Set exercise = Identify each line below containing the string "empty" and copy it.

Data provided =
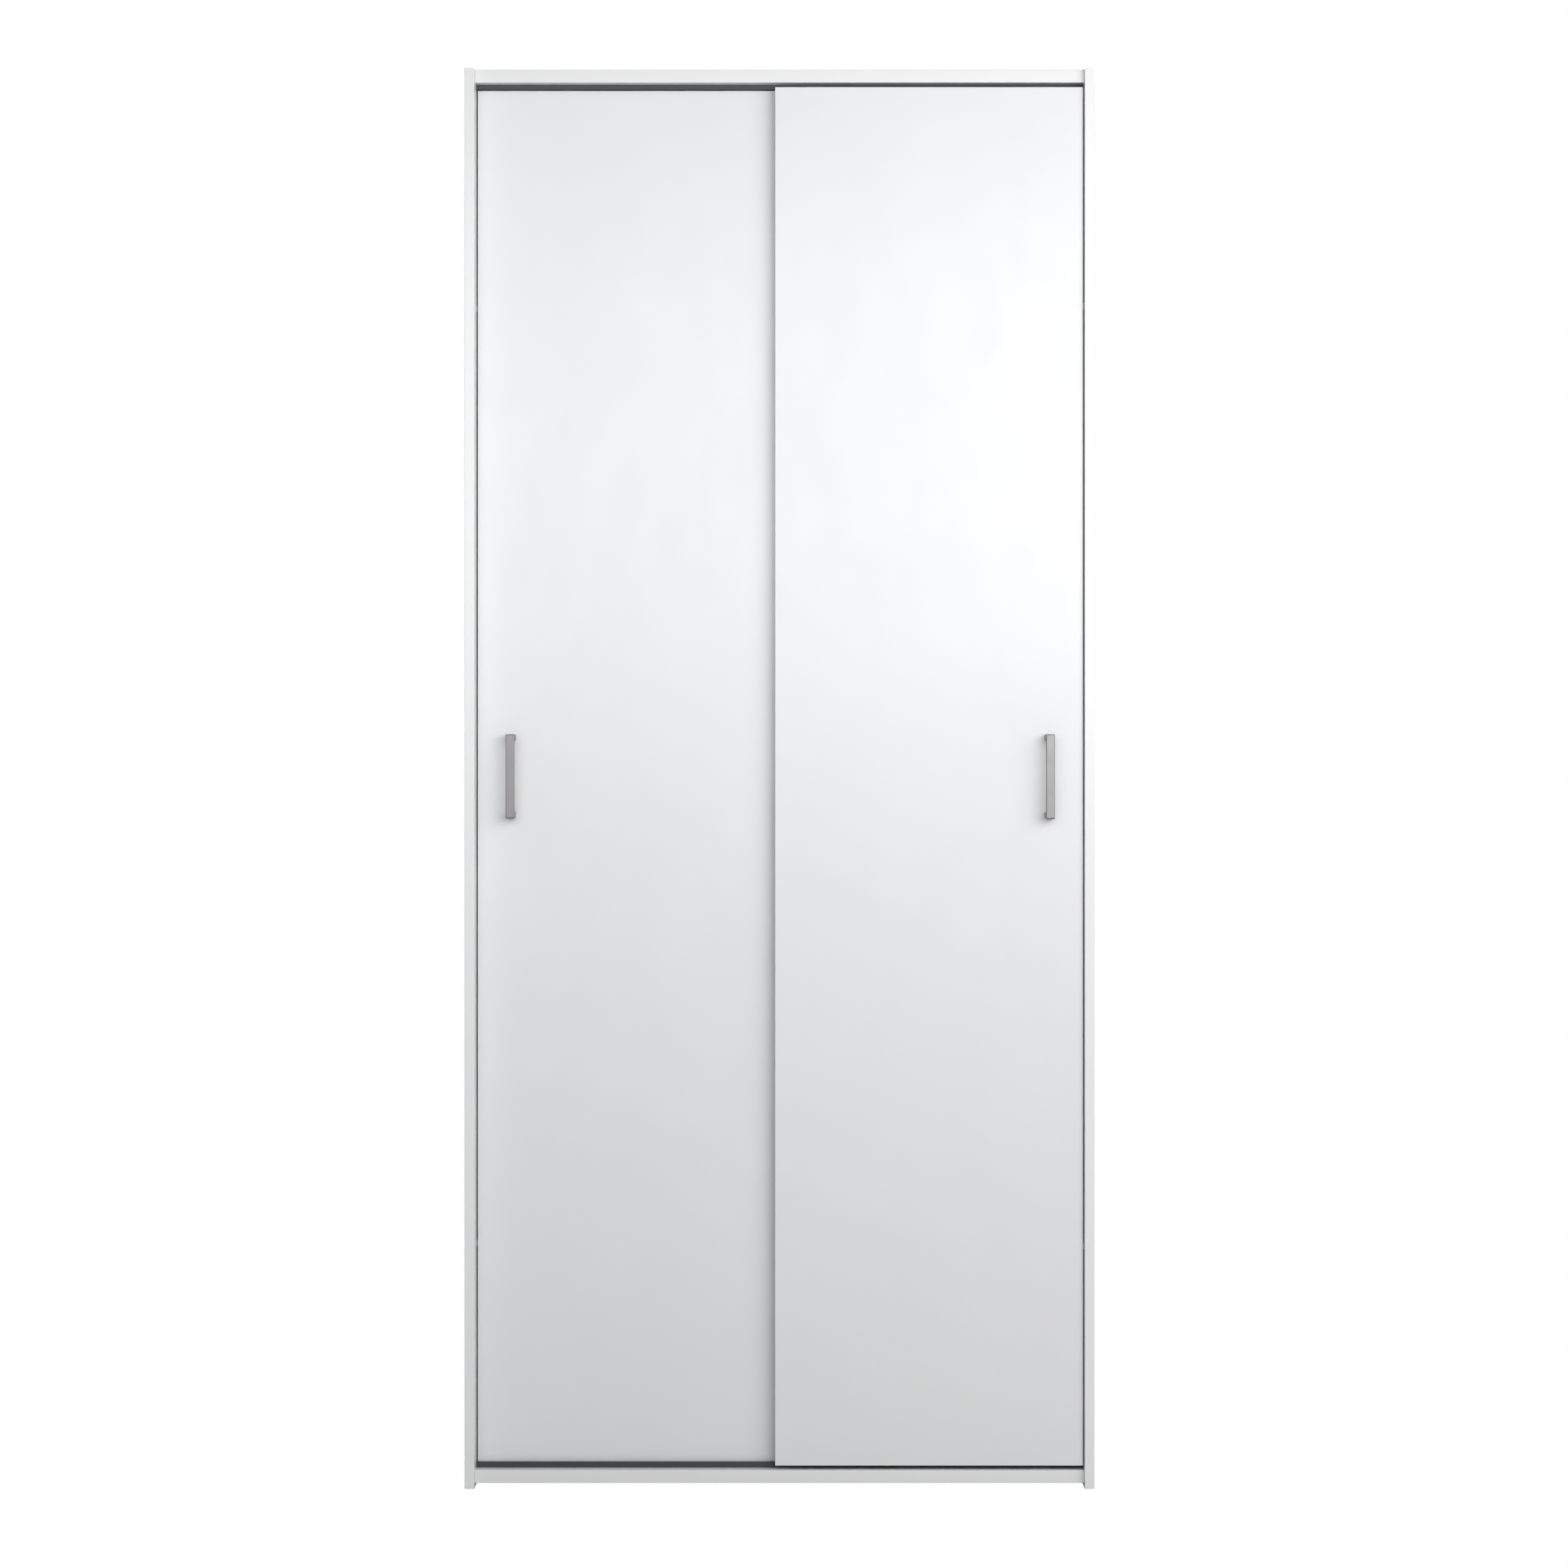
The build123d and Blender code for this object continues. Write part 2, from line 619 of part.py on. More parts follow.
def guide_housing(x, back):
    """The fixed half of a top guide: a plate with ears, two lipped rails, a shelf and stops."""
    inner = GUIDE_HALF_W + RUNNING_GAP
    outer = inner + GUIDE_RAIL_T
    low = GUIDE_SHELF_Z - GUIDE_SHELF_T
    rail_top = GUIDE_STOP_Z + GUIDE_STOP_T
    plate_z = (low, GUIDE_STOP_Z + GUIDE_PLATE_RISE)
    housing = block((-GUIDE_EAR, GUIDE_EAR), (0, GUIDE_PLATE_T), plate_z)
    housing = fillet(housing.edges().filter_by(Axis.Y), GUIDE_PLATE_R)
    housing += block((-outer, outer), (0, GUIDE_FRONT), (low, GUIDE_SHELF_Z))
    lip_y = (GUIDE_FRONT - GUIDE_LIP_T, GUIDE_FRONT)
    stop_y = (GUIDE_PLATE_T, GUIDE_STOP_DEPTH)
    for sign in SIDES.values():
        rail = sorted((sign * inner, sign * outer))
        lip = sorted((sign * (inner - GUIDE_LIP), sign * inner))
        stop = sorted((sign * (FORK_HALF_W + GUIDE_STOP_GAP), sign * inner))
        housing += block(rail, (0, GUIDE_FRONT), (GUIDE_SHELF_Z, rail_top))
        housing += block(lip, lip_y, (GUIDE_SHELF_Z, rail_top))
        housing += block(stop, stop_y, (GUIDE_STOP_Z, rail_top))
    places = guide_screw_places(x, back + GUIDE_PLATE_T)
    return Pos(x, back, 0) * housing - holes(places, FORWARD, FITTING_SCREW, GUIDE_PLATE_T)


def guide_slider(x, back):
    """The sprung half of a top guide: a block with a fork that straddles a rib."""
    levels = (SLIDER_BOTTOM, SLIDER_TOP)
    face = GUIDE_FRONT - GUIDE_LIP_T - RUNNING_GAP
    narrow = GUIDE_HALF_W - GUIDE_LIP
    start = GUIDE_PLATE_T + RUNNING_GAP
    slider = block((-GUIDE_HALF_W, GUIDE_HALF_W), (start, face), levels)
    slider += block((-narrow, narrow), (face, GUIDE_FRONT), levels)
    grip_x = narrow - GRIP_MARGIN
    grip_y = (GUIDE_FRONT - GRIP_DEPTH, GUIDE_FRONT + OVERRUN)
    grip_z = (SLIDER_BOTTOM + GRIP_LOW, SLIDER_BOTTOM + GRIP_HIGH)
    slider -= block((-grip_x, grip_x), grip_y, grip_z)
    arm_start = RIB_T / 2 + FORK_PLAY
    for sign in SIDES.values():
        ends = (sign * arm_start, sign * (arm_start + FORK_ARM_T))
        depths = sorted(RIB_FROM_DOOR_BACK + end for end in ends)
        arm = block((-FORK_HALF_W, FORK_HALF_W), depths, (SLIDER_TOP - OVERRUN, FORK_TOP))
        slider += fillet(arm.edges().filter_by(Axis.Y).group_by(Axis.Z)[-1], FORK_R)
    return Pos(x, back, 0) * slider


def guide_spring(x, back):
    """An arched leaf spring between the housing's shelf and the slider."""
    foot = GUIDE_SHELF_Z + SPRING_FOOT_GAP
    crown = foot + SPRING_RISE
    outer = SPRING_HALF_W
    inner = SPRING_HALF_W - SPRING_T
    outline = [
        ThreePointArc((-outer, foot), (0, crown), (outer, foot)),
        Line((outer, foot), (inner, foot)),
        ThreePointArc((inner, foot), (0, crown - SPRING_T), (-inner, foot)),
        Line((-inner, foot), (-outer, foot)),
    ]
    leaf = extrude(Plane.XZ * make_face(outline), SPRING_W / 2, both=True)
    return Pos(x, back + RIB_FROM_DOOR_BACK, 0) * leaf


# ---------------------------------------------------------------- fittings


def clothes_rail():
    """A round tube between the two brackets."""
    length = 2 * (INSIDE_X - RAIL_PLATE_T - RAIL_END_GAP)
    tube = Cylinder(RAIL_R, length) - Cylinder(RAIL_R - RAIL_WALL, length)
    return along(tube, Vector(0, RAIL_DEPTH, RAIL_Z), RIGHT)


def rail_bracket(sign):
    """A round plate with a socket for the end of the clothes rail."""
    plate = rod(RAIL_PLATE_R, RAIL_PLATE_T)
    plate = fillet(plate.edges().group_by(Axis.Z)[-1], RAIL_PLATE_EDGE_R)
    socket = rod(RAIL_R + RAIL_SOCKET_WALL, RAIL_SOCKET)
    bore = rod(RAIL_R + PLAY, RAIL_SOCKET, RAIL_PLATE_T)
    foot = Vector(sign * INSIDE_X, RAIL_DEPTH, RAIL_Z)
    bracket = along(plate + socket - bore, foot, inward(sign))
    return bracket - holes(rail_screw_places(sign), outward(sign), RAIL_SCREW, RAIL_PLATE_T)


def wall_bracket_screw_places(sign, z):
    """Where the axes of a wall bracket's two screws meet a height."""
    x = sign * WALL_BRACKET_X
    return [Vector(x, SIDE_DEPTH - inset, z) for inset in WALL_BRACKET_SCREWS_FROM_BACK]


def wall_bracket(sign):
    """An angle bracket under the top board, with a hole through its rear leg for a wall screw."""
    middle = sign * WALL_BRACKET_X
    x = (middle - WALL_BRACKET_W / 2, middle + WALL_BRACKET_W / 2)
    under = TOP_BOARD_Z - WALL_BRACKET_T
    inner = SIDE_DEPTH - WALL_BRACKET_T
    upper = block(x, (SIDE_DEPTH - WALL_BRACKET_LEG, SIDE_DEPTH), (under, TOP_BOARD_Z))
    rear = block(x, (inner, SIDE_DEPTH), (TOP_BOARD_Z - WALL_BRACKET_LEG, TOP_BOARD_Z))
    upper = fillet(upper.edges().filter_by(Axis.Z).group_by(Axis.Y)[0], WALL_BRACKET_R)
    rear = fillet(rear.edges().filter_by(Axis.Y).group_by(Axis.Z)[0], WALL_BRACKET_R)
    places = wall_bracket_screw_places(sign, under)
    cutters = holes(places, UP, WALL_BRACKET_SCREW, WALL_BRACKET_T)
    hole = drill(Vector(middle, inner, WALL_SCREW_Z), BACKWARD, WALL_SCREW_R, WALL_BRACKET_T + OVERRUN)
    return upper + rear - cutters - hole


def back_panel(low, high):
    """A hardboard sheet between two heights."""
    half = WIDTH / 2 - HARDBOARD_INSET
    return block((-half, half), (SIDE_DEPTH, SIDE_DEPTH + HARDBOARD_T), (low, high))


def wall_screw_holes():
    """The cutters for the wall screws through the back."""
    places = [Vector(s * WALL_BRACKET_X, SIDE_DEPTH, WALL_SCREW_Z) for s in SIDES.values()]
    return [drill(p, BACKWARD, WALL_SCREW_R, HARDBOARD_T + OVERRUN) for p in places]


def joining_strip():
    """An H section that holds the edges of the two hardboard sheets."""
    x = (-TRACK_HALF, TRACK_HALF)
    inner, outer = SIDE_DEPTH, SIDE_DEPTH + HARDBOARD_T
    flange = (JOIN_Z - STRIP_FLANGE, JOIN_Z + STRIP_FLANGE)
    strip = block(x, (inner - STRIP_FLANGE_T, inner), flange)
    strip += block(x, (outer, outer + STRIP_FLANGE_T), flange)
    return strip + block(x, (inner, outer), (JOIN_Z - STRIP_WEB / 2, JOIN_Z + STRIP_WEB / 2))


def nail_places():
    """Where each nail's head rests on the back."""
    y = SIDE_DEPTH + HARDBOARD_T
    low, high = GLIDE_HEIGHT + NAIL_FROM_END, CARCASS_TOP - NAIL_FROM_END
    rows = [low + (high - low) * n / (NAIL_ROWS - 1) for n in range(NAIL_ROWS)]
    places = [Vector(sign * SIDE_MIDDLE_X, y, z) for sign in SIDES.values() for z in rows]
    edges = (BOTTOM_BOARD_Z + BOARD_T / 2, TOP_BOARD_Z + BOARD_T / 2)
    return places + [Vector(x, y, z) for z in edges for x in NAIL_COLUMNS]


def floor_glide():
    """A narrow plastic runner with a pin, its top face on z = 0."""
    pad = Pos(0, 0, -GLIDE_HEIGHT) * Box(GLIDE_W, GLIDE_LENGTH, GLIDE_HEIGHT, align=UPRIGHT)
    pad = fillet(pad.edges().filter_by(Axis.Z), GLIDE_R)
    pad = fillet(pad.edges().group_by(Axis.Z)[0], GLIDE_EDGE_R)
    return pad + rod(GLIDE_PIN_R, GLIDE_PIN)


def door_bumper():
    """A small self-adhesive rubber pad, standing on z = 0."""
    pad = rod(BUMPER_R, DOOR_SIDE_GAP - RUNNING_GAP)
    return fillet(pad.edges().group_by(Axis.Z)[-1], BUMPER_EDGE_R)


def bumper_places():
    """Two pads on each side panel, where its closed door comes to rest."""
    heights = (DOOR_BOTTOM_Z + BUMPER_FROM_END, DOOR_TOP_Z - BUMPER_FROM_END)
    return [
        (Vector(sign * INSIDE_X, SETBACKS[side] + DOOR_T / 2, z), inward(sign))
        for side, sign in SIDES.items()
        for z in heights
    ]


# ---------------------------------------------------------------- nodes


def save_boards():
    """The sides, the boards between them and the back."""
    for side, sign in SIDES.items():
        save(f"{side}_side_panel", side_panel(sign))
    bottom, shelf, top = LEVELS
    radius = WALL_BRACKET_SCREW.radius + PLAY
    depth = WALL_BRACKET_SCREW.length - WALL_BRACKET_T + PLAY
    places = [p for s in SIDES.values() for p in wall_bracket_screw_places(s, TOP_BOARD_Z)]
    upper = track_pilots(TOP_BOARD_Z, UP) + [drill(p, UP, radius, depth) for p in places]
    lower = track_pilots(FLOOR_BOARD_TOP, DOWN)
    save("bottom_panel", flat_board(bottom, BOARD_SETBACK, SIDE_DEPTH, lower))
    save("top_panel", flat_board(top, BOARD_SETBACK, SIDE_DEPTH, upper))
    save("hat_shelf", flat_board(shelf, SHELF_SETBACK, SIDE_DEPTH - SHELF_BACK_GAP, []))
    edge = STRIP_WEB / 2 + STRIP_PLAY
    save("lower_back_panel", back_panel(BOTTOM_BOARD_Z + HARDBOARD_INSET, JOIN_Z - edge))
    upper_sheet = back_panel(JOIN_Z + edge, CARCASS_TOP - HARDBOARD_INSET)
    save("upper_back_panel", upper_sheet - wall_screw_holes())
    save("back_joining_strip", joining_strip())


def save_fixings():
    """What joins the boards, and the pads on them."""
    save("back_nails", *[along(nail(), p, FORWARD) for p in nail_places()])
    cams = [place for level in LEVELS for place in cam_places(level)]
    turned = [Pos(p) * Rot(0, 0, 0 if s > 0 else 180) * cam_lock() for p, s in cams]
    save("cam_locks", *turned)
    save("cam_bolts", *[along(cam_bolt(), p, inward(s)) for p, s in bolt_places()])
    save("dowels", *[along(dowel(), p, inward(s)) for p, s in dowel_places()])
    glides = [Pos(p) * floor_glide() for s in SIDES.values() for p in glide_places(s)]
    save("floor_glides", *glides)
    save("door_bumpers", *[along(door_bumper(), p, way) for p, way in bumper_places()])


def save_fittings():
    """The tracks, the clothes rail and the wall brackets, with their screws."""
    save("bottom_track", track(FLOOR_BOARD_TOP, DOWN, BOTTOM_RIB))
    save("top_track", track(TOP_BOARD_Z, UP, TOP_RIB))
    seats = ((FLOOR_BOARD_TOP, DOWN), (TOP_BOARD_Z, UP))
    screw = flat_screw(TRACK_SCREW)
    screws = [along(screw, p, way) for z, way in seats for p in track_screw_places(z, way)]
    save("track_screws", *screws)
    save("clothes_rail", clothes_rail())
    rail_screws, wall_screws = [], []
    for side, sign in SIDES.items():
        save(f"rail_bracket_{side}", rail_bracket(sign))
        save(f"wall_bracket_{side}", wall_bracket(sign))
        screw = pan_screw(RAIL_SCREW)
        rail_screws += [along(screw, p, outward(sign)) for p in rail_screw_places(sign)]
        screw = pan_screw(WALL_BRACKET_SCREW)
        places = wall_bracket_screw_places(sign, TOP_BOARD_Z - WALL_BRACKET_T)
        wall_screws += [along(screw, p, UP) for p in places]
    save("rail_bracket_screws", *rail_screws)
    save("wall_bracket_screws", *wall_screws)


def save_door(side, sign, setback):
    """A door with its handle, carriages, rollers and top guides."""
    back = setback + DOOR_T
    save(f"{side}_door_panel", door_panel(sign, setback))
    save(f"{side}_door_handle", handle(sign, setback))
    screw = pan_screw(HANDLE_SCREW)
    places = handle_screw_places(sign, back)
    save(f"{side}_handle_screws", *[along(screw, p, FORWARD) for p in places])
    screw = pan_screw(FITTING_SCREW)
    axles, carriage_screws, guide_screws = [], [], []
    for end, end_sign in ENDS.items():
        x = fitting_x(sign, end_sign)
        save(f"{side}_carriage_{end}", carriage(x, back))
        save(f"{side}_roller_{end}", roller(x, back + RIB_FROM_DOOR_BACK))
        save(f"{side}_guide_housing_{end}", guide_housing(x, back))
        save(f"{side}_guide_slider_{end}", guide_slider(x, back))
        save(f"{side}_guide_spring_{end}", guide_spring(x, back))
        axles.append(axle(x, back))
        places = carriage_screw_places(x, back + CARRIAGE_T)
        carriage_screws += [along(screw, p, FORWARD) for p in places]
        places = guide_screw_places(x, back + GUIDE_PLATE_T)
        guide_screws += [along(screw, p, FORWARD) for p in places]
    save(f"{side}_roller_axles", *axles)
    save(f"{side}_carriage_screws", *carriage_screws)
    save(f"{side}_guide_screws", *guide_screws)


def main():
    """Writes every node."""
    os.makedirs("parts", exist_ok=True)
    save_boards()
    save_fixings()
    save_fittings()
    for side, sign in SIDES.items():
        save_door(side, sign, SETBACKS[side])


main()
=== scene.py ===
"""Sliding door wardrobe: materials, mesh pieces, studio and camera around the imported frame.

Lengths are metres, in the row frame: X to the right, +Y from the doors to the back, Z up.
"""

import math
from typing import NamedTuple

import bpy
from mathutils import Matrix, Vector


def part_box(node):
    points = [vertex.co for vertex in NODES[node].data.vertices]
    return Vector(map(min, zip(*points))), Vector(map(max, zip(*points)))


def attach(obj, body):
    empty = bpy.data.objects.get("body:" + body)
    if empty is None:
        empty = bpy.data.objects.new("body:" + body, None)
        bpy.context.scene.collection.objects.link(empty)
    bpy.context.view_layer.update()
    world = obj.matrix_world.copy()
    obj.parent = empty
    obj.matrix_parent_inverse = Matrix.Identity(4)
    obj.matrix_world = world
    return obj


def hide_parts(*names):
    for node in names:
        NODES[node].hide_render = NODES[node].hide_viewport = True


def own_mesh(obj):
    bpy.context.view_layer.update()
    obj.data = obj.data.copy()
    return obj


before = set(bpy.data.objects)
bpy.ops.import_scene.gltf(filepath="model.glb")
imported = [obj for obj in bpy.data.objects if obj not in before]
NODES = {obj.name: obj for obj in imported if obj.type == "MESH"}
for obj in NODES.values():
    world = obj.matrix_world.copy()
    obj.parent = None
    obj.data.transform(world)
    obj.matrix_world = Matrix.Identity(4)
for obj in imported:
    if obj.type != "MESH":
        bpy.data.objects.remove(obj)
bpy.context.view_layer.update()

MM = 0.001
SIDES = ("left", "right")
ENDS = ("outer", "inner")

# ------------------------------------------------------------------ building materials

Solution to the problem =
    empty = bpy.data.objects.get("body:" + body)
    if empty is None:
        empty = bpy.data.objects.new("body:" + body, None)
        bpy.context.scene.collection.objects.link(empty)
    obj.parent = empty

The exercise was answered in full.